— start Supplied information —

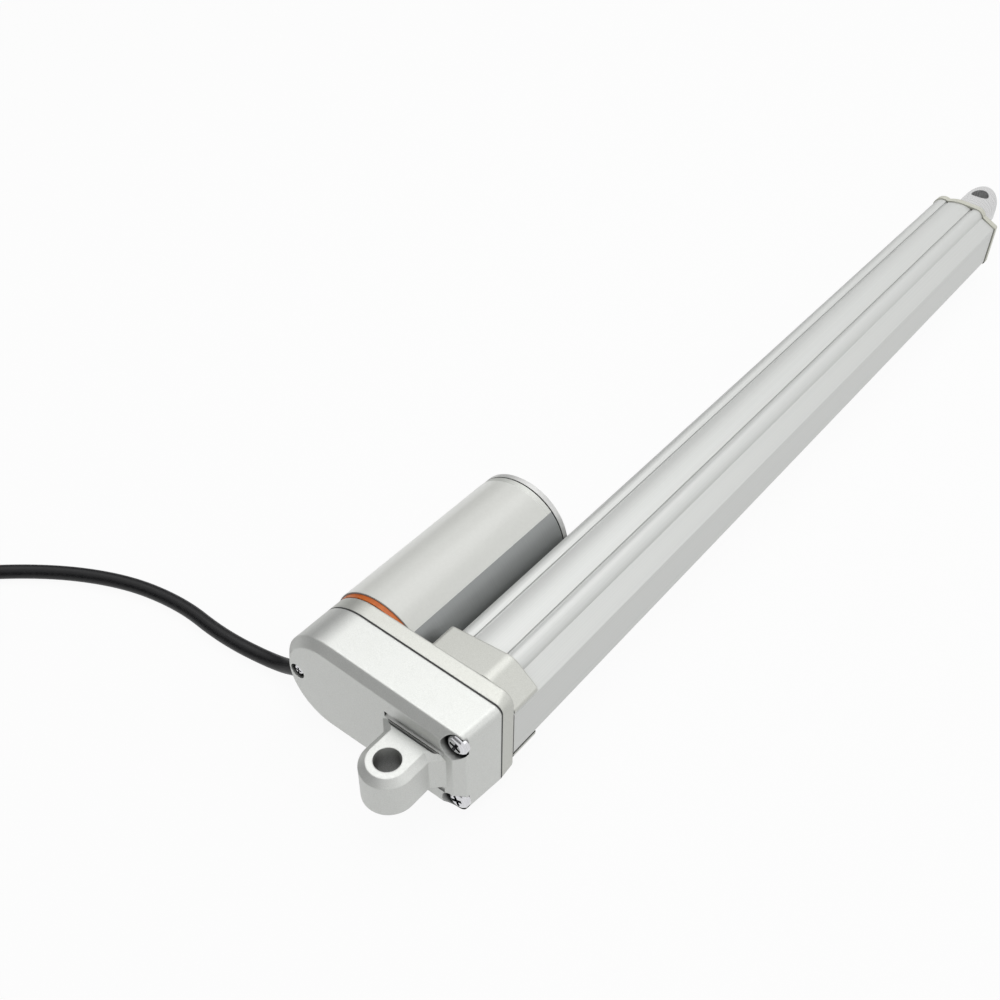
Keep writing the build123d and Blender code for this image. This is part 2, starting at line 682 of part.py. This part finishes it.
def limit_board():
    """The small circuit board with the two end switches, on the plate inside the gearbox."""
    board = Pos(plate_x - 0.8, BOARD_Y, BOARD_Z) * Box(1.6, BOARD_W, BOARD_H)
    for side in (1, -1):
        at = Pos(plate_x - 3.0, BOARD_Y + side * BOARD_W / 4, BOARD_Z)
        board += at * Box(2.8, BOARD_W * 0.4, BOARD_H * 0.8)
    return board


def cable_exit_plane(step=0.0):
    """The plane across the cable, a step beyond the housing's skin."""
    down = math.radians(CABLE_DOWN)
    reach = HOUSING_END_R + step
    at = (CABLE_EXIT_X, MOTOR_Y + reach * math.cos(down), -reach * math.sin(down))
    return Plane(at, x_dir=(1, 0, 0), z_dir=(0, math.cos(down), -math.sin(down)))


def cable_bore(r):
    """A round bar along the cable's way through the housing wall."""
    return extrude(cable_exit_plane(-WALL - REAR_SIDE_IN - 3.0) * Circle(r), WALL + REAR_SIDE_IN + 6.0)


def cable_grommet():
    """The rubber bush that holds the cable in the wall."""
    inside = -WALL - REAR_SIDE_IN - 1.2
    body = extrude(cable_exit_plane(inside) * Circle(GROMMET_R), GROMMET_OUT - inside)
    return body - extrude(cable_exit_plane(inside) * Circle(CABLE_R), GROMMET_OUT - inside)


def cable_route():
    """The corners of the cable's way: out of the grommet, down to the floor, and to the coil."""
    down = math.radians(CABLE_DOWN)
    out = cable_exit_plane(GROMMET_OUT).origin
    run = (out.Z - cable_z) / math.sin(down)
    land = (out.X, out.Y + run * math.cos(down), cable_z)
    return [tuple(out), land] + [(x, y, cable_z) for x, y in CABLE_CORNERS]


def bend_radii(points):
    """Each bend's radius from the shorter of its two runs."""
    radii = []
    for a, b, c in zip(points, points[1:], points[2:]):
        u, v = Vector(*b) - Vector(*a), Vector(*c) - Vector(*b)
        turn = math.radians(u.get_angle(v))
        radii.append(0.45 * min(u.length, v.length) / math.tan(turn / 2))
    return radii


def cable():
    """The jacket between the grommet and the coil."""
    points = cable_route()
    radii = bend_radii(points)
    print("cable bends", [round(r, 1) for r in radii])
    path = FilletPolyline(*points, radius=radii)
    start = Plane(path @ 0, z_dir=path % 0)
    body = sweep(start * Circle(CABLE_R), path=path)
    print("cable volume ratio", round(body.volume / (math.pi * CABLE_R ** 2 * path.length), 4))
    print("cable length", round(path.length, 1), "lowest", round(body.bounding_box().min.Z, 3))
    return body - cable_coil()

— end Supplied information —

**Task:**
Starting at the first line of the data above, please restate word for word every line up to and including the one that holds "return extrude(cable_exit_plane(-WALL - REAR_SIDE_IN", and add nothing else.

**Written solution:**
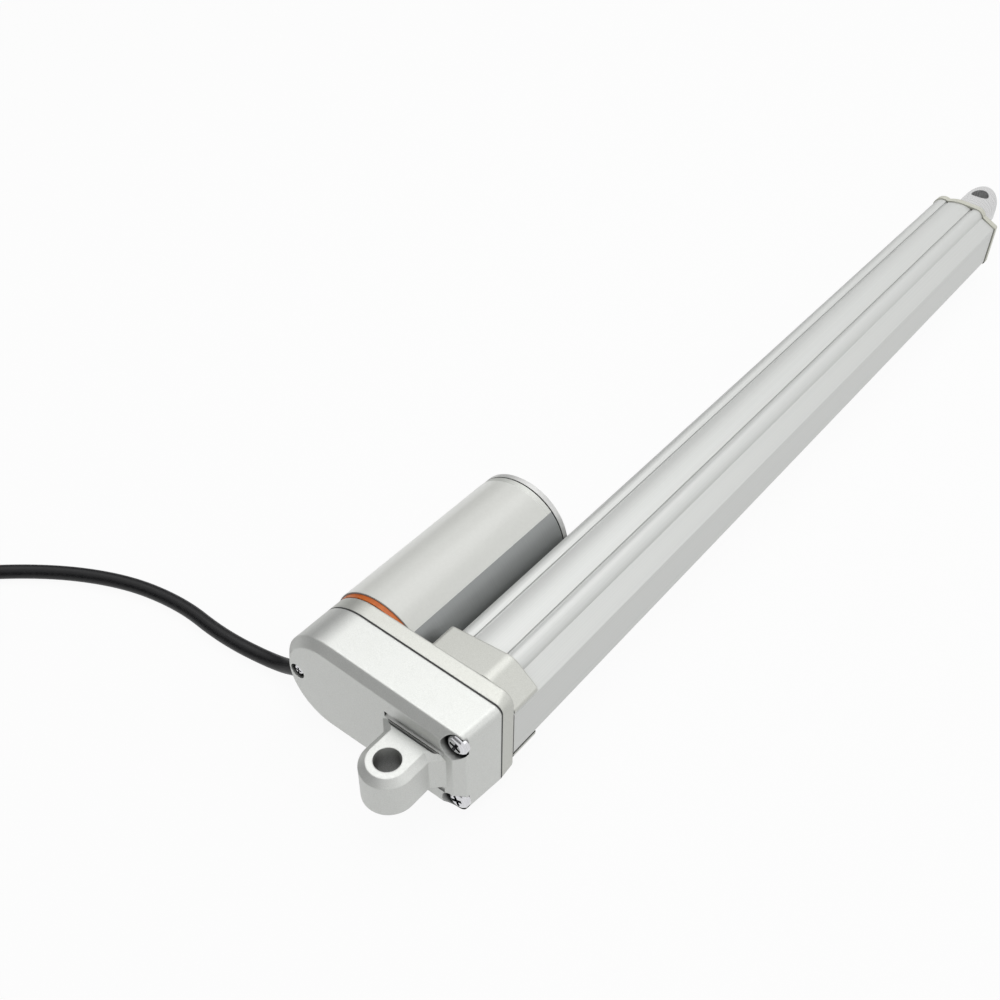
Keep writing the build123d and Blender code for this image. This is part 2, starting at line 682 of part.py. This part finishes it.
def limit_board():
    """The small circuit board with the two end switches, on the plate inside the gearbox."""
    board = Pos(plate_x - 0.8, BOARD_Y, BOARD_Z) * Box(1.6, BOARD_W, BOARD_H)
    for side in (1, -1):
        at = Pos(plate_x - 3.0, BOARD_Y + side * BOARD_W / 4, BOARD_Z)
        board += at * Box(2.8, BOARD_W * 0.4, BOARD_H * 0.8)
    return board


def cable_exit_plane(step=0.0):
    """The plane across the cable, a step beyond the housing's skin."""
    down = math.radians(CABLE_DOWN)
    reach = HOUSING_END_R + step
    at = (CABLE_EXIT_X, MOTOR_Y + reach * math.cos(down), -reach * math.sin(down))
    return Plane(at, x_dir=(1, 0, 0), z_dir=(0, math.cos(down), -math.sin(down)))


def cable_bore(r):
    """A round bar along the cable's way through the housing wall."""
    return extrude(cable_exit_plane(-WALL - REAR_SIDE_IN - 3.0) * Circle(r), WALL + REAR_SIDE_IN + 6.0)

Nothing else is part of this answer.